3) Remove from heat and stir in chocolate chips, vanilla and marshmallow creme. Mix until chocolate chips are completely melted. Then stir in walnuts (if you choose). Spread mixture into prepared dish. Refrigerate until cool and hard.

*A tip when cutting. I pulled the entire thing out of the pan by grabbing the edges of the tin foil. Then I cut a large section at a time and transferred it from the tin foil to a cutting board to cut it up further. This way you don't end up with pieces of tin foil in your fudge. :)

Tuesday, December 7, 2010

Black Bottom Cupcakes


I first tried these at a stake relief society social in our BYU married student ward. The wife of one of our high counselors made these. Many years later, I finally decided to give this recipe a try. They were just as good as I remembered and easy too!

Black Bottom Cupcakes

1 1/2 cups flour
1 cup sugar
1/4 cup cocoa
1 tsp baking soda
1/2 tsp salt

1 cup water
1/3 cup oil
1 Tbsp vinegar
1 tsp vanilla

Mix dry ingredients together. Add remaining ingredients and using a mixer, blend well. Fill lined muffin cups 1/3 full with batter.

Filling:
1 - 8oz. package cream cheese
1 egg
1/3 cup sugar
1/8 tsp salt
1 cup chocolate chips
chopped almonds (I omit.)

Combine cream cheese, egg, sugar and salt. Beat well. Stir in chocolate chips. Place heaping spoonful of mixture on top of batter in each muffin cup. Sprinkle with additional sugar and chopped almonds (I omit both.) Bake at 350. I bake one muffin tin at a time (so 12 muffins) and it takes between 18-20 minutes to cook. Makes 24 cupcakes.
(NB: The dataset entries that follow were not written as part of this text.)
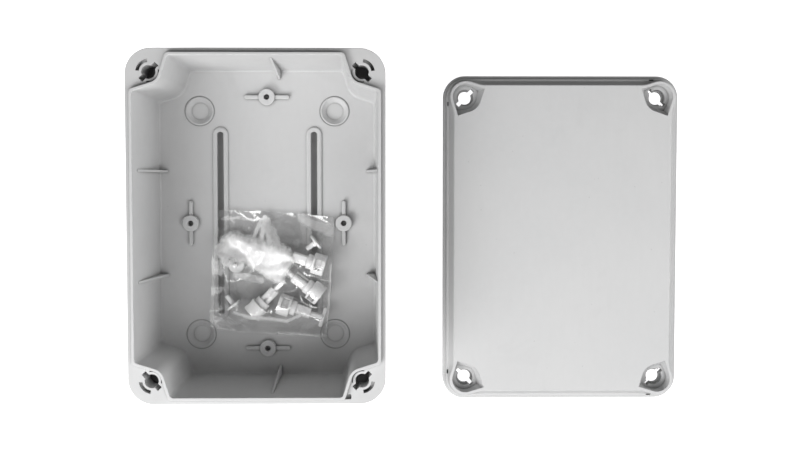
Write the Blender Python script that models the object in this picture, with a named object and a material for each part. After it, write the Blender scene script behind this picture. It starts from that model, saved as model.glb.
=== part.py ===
"""Electrical junction box: an open base, its lift-off lid with a sealing ring, and a clear bag that
holds the quarter-turn lid fasteners and the hole plugs.

Sizes are in millimetres and every mesh is written in metres. +Z points out of the base's mouth, and
the origin is the centre of the base's underside. The lid lies beside the base, outer face up.
"""

import math

import bpy
from mathutils import Matrix, Vector

MM = 0.001
GAP = 0.3  # free space kept between pieces that touch

# Driving dimensions
WIDTH = 228.0  # flange, along X
LENGTH = 314.0  # flange, along Y
FLANGE_TOP = 102.0
LID_HEIGHT = 22.0
LID_CENTRE = (283.6, -15.0)
HOLE_INSET = 21.0  # fastener hole, in from both outer edges
DRAFT = math.tan(math.radians(2.0))

# Base
FLANGE_DEPTH = 6.0
FLANGE_CORNER = 23.0
FLANGE_LIP = 3.7  # how far the flange stands out over the wall
TONGUE_OUTER = 4.1  # tongue faces, in from the flange's edge
TONGUE_INNER = 6.7
TONGUE_TOP = 106.5
TURRET_RADIUS = 9.5  # tongue's outer face, round the fastener hole
TURRET_SLANT = math.radians(17.5)
TURRET_FILLET = 4.0
FLOOR_TOP = 12.0
FLOOR_THICK = 3.0
COVE = 2.5  # rounding where the walls meet the floor
SKIRT_THICK = 3.0

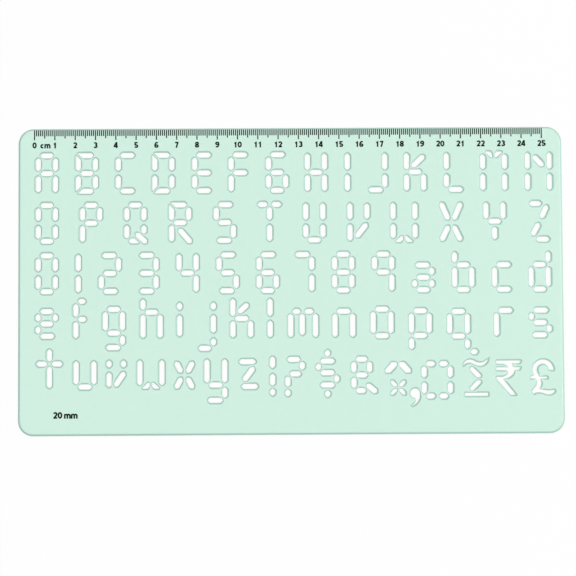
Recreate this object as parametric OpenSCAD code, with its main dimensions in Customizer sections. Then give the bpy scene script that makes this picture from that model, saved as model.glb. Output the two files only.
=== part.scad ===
// Lettering stencil: a thin see-through sheet with a centimetre ruler printed along its upper
// edge. Every letter, figure and sign is cut through the sheet as a set of short pen slots with
// pointed ends, and the narrow bridges left between the slots hold the middles of the letters.
// The sheet lies flat: X runs along the ruler, Y towards it, and Z is the thickness.

/* [Sheet] */
// Width of the sheet, along the ruler
sheet_w = 268; // [264:1:290]
// Depth of the sheet, from its ruler edge to its lower edge
sheet_d = 151; // [149:1:170]
// Thickness of the sheet
sheet_t = 1.2; // [0.8:0.1:3]
// Radius of the four corners
corner_r = 7.5; // [3:0.5:9]

/* [Slots] */
// Width of a pen slot
slot_w = 2.45; // [2.2:0.05:2.8]
// Flat across the point of a slot
tip_flat = 0.5; // [0.4:0.1:1]
// Distance from a shared joint to the points of the crossbars that meet there
bar_gap = 0.8; // [0.6:0.05:1]
// Distance from a shared joint to the points of the uprights that meet there
upright_gap = 1; // [0.8:0.05:1.2]
// How far an upright runs past a joint that it has to itself
free_run = 0.65; // [0.2:0.05:1]
// Distance from the end point of any other slot to its point, where no slot meets it
open_gap = 0.25; // [0:0.05:0.5]
// Width of the bridge between the two halves of a sign
bridge_w = 1.2; // [1:0.1:1.5]
// How far the wall of a sign stands inside the lines that the sign is drawn on
sign_inset = 0.17; // [0:0.01:0.25]

/* [Letters] */
// Distance between the left and right uprights of a letter
letter_w = 8.4; // [8:0.1:8.8]
// Height from one crossbar of a capital to the next
half_h = 8.8; // [8.2:0.1:9.2]
// Distance between the uprights of the small letters k, n, o, p, q, s, u and y
small_w = 8.7; // [8.2:0.1:9]
// Height from the baseline to the upper crossbar of a small letter
small_h = 12.1; // [11:0.1:12.6]
// Height of the tall uprights in b, d, f, h, k, l and t
stem_h = 18; // [17:0.1:18.6]
// Drop from the baseline to the hook of g, j and y
tail_drop = 7.1; // [6.6:0.1:7.6]
// Diameter of the comma's head
comma_d = 5; // [4:0.1:5.2]

/* [Rows] */
// Distance from the left edge of the sheet to the first slot of each row
left_margin = 8.6; // [6:0.1:12]
// Distance from the ruler edge to the top bars of the first row
first_row_y = 13.2; // [12:0.1:14]
// Clear space from the baseline of row 1 to the top bars of row 2
row_gap_1 = 7; // [5:0.1:8]
// Clear space from the baseline of row 2 to the top bars of row 3
row_gap_2 = 7.2; // [5:0.1:8]
// Clear space from the baseline of row 3 to the height of the capitals in row 4
row_gap_3 = 4.9; // [4:0.1:6]
// Clear space from the baseline of row 4 to the height of the capitals in row 5
row_gap_4 = 6.7; // [6:0.1:8]

/* [Ruler] */
// Length of the ruler in centimetres
ruler_cm = 25; // [10:1:25]
// Distance from the left edge of the sheet to the zero mark
zero_x = 8; // [7:0.1:12]
// Distance from the edge of the sheet to the marks
mark_inset = 0.7; // [0.4:0.1:1]
// Length of a millimetre mark
mm_mark = 2.9; // [2:0.1:3.2]
// Length of a half-centimetre mark
half_cm_mark = 4; // [3.6:0.1:4.3]
// Length of a centimetre mark
cm_mark = 4.9; // [4.6:0.1:5.2]
// Width of every mark
mark_w = 0.56; // [0.15:0.01:0.6]
// Height of the ruler's figures
figure_h = 3; // [2:0.1:3.1]
// Distance from the ruler edge to the foot of the figures
figure_y = 9.6; // [9.4:0.1:10]
// Height of the figures in the letter-height note
note_h = 3.3; // [2.5:0.1:4]
// Distance from the lower edge to the foot of the note
note_y = 8.6; // [6:0.1:9]
// Distance from the left edge to the note
note_x = 19.5; // [10:0.5:40]
// Thickness of the printed ink
ink_t = 0.04; // [0.02:0.01:0.1]

/* [Hidden] */
$fn = 48;

sheet_left = -sheet_w / 2;
sheet_right = sheet_w / 2;
ruler_edge = sheet_d / 2;
lower_edge = -sheet_d / 2;
mm_per_cm = 10;

// The lines that a letter hangs on, from its left upright and its baseline
left = 0;
centre = letter_w / 2;
right = letter_w;
small_right = small_w;
base = 0;
waist = half_h;
top = 2 * half_h;
small_mid = small_h / 2;
small_top = small_h;
stem_top = stem_h;
tail = -tail_drop;

// Baselines of the five rows
base_1 = ruler_edge - first_row_y - top;
base_2 = base_1 - row_gap_1 - top;
base_3 = base_2 - row_gap_2 - top;
base_4 = base_3 - row_gap_3 - top;
base_5 = base_4 - row_gap_4 - top;

// ---------- plane geometry ----------

function unit(v) = v / norm(v);
function side(v) = [-v[1], v[0]];
function cross_2d(a, b) = a[0] * b[1] - a[1] * b[0];
function total(list, i = 0) = i < len(list) ? list[i] + total(list, i + 1) : 0;
function moved(points, by) = [for (p = points) p + by];
function arc(c, rx, ry, from, to, steps) =
    [for (i = [0:steps]) let (a = from + (to - from) * i / steps) c + [rx * cos(a), ry * sin(a)]];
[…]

Chocolate Peanut Butter Candies



These are a tasty, if fattening, treat. They're pretty much homemade Reese's Peanut Butter Cups. This time we gave most of them away. That was a good thing because I could have eaten the whole pan myself.

Chocolate Peanut Butter Candies

1 cup butter
1 1/2 cups graham cracker crumbs
1 1/2 cups creamy peanut butter
1 lb package powdered sugar
1-12 oz. package chocolate chips
1-2 teaspoons creamy peanut butter

Melt butter. Add graham cracker crumbs (I crush mine in a blender), peanut butter and powdered sugar. Using a mixer, blend well. Pat into a 9X13 pan. Melt chocolate chips and 1-2 teaspoons of peanut butter (makes the chocolate spread easier) and spread evenly over top. Refrigerate 10-20 minutes. Cut into squares.

Friday, September 10, 2010

Peanut Butter Cup Trifle


So this was my first ever trifle. I found an inexpensive trifle dish at WalMart a month or so ago and had been waiting for company to come into town so I could make this dessert and have people to help me eat it! This dessert is really rich and filling! The recipe has you add peanut butter to the pudding but I bet it would be great (and less peanut-buttery) to just use plain vanilla pudding. But either way - it is good!

Peanut Butter Cup Trifle

9x13 pan of brownies, cut into 1 inch pieces
5.1 oz instant vanilla pudding
3 cups milk
½ cup creamy peanut butter
2 tsp vanilla
8 oz container thawed whipped topping (Cool Whip), divided
20 peanut butter cups, crumbled (buy in a 10-pack. Not the bite-sized)
6-8 peanut butter cups to garnish.

Combine pudding and milk. Beat for 2 minutes. Add peanut butter and vanilla, beat until smooth. Gently fold in 2 cups cool whip.

Layer in trifle dish ½ the brownies, ½ the crumbled peanut butter cups, ½ the pudding mixture. Repeat. Top with cool whip and peanut butter cups. Chill until serving.

Wednesday, May 19, 2010

Caramel Brownies


So lately I am trying to eat healthier than I have in the past. I am trying to use more natural ingredients and less processed foods when I cook/bake. However, I've always had a big sweet tooth! It is one of my weaknesses and not something I am ready to let go of yet. So for now, I'll continue to make fattening desserts because they taste so good! I got this recipe from my friend Robyn, shortly after Ben & I were married. It always gets rave reviews and it is so easy!

Caramel Brownies

7 Tbsp margarine melted (I use butter.)
1/3 cup evaporated milk
1 German Chocolate Cake mix (I usually use Betty Crocker.)

Mix together and put half in a greased 9X13 pan. Bake at 325 for 7-8 minutes.

45-50 caramels (I use the Kraft brand.)
1/2 cup evaporated milk

Melt together 1-2 minutes in microwave, then stir and repeat. Do this until caramel is all melted and mixed together with milk.

After cake comes out of oven, sprinkle with 1 cup semi-sweet chocolate chips. Pour caramel mixture over top and drop remaining cake batter by spoonfuls on top of caramel. Return to oven for 18 minutes.